“ This is a phimotic ring of rigid skin tissue on the inner blade of the prepuce. It requires either surgery or stretching to rectify the problem. „
My youngest son had a febrile convulsion just before his first birthday due to a Urinary Tract Infection. Apparently these are not as common in Little Boys as they are in Little Girls and we were told that he would have to be on Antibiotics until they could discover what the cause of the infection was. He was subjected to a battery of tests, including a Nuclear Medicine Scan and an Ultra Sound, all of which showed no problems with his kidneys or bladder, but showed that his foreskin ballooned on passing water, due to Phimosis. We assumed that when we went to see the consultant they would explain what could be done about the ballooning of the foreskin and expected an operation. In their “wisdom” the consultant decided to put him on antibiotics until his 5th birthday, when he developed a reaction to the medication after being on it for a year, they decided to change it to Amoxycillin, which most parents will know causes diarrhoea, so we went back to the consultant who prescribed something else. At this point we told the consultant that we were not happy about the antibiotics and would prefer something to be done about the cause of the problem, the Ballooning Foreskin, and were eventually referred to another consultant who arranged to our son to have a Circumcision (the removal of the foreskin) because the foreskin was too tight which was causing it to balloon and when he peed it was like a shower rather than a stream. He was called for the op, and all was going well, then the surgeon called us in, we panicked - as you do, but there was no problem, it was good news, they didn’t have to do a full Circumcision, but instead did a Preputile Stretch and Release (PSR). This involved releasing the foreskin from the glans to enable it to move properly. We were so relieved. Not only does the PSR have fewer side effects as the penis is left completely intact, but the recovery period is halved.

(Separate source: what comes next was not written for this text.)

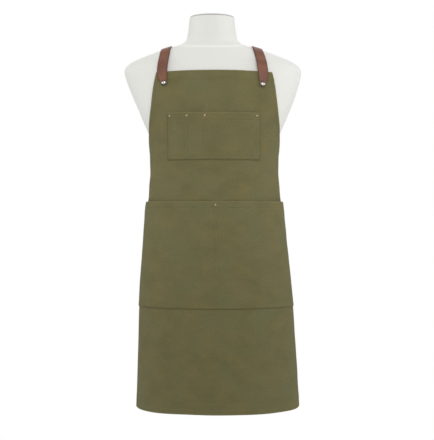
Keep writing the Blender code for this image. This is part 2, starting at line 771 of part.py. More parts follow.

Now our son can
wee straight, and his Willy still looks like everyone else. The operation itself wasn’t a problem, but because it was so short, and the pre-med only given just before being taken down to theatre, when he woke up the pre-med was still working and he woke up in such a foul mood we were beside ourselves. Still all’s well that ends well and I now understand how other parents feel when they say about their kids going to theatre, and mine was only a minor problem.